If I know your motive, I can disagree with your view without feeling like you are secretly trying to corner me.
You might still clash, but it is a straight clash, not a maze.
4. Respect increases even when people say no
People may refuse your request, yet still respect you:
“I cannot do that, but I appreciate how directly you asked and that you did not guilt trip me.”
Clear motives give others the dignity of choice.
5. Your own character gets stronger
Stating your motives forces you to see them.
Sometimes you realize:
- “My agenda here is petty.”
- “I am mainly trying to win, not solve the problem.”
- “I am pretending this is for them, but it is really for my ego.”
Seeing that clearly is the first step to changing it.
How to practice clear motives
- Before you speak, ask yourself:
- What am I really trying to get here?
- What outcome do I secretly want?
- What feeling am I trying to protect or chase?
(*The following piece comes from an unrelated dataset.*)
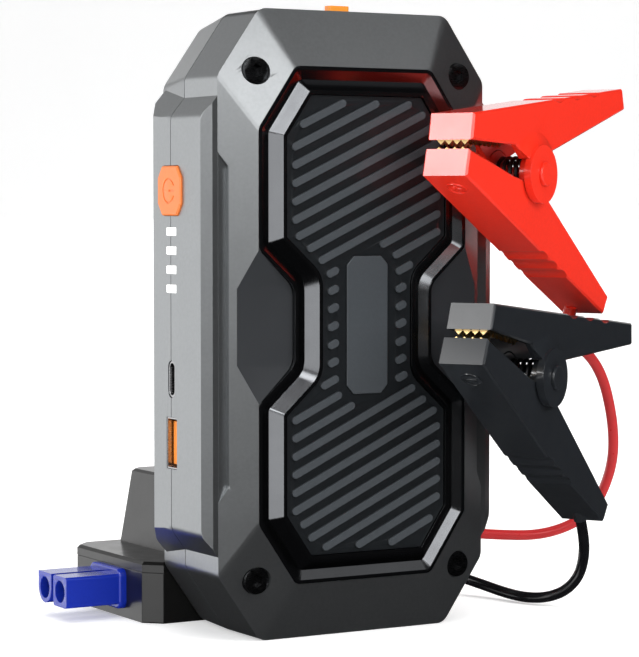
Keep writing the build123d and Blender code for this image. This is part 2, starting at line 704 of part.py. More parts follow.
def upper_arm(clamp):
    half = CLAMP_WIDTH / 2
    tip_top = (-34, 15.2)
    end_top = clamp.handle(52.9, 24.4, -1)
    end_low = clamp.handle(54.4, 18.6, -1)
    knee = clamp.handle(10.7, 6.4, -1)
    outline = [tip_top, (-35.3, 8.4), (-11, 7.5), (-6.4, 4.0), (4.0, 4.0), knee, end_low, end_top]
    body = round_long_edges(slab(outline, half), half)
    for step in range(3):
        body -= scallop(tip_top, end_top, 48.3 + 10.6 * step, 5.5, 1.1)
    inner = [(-31.5, 13.3), (-33.0, 5), (-11, 3), (4, -2), (16, 3), (60, 12), clamp.handle(50.6, 22.0, -1)]
    body -= slab(inner, half - ARM_WALL)
    body += cheek_cone(outline, half)
    body -= extrude(Pos(0, 0, -half - 0.3) * Circle(6.6), amount=CLAMP_WIDTH + 0.6)
    body += disc(CHEEK_R, half + 0.3, half + CHEEK_FAR)
    body += extrude(Pos(0, 0, half + CHEEK_FAR) * Circle(CHEEK_R), amount=CHEEK_NEAR - CHEEK_FAR)
    body -= slab(jaw_seat(*UPPER_JAW, JAW_DEPTH), JAW_HALF)
    return body - extrude(Pos(0, 0, -12) * Circle(PIN_R), amount=24)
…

- Name your motive early in the conversation
- “My goal in this talk is to find a schedule that works for both of us.”
- “I am hoping to convince you, but I still want to hear your side.”
- “I am nervous even bringing this up, but my motive is to protect our friendship, not damage it.”
- Admit mixed motives
Most motives are mixed. You can say so.- “Part of this is for the team. Part of this is also for my career. I want to be honest about both.”
- Invite a check from the other person
- “If my agenda ever feels hidden or manipulative, I want you to tell me. I may not see it right away, but I want to know.”
- Clean up when you notice you were unclear
If you realize you disguised your motive, go back and correct it:- “I was not fully honest earlier. The real reason I reacted that way is that I felt threatened. I should have said that instead of just making excuses.”
In short
Clear motives are a truth trait that change the entire feel of your presence.
With hidden motives, people feel confused, tense, and quietly unsafe around you, even if you sound nice.
With clear motives, people may not always agree with you, but they know where you stand.
Good or bad news is easier to handle than a foggy agenda.
When you state your motives plainly, you give everyone in the room something solid to stand on, including yourself.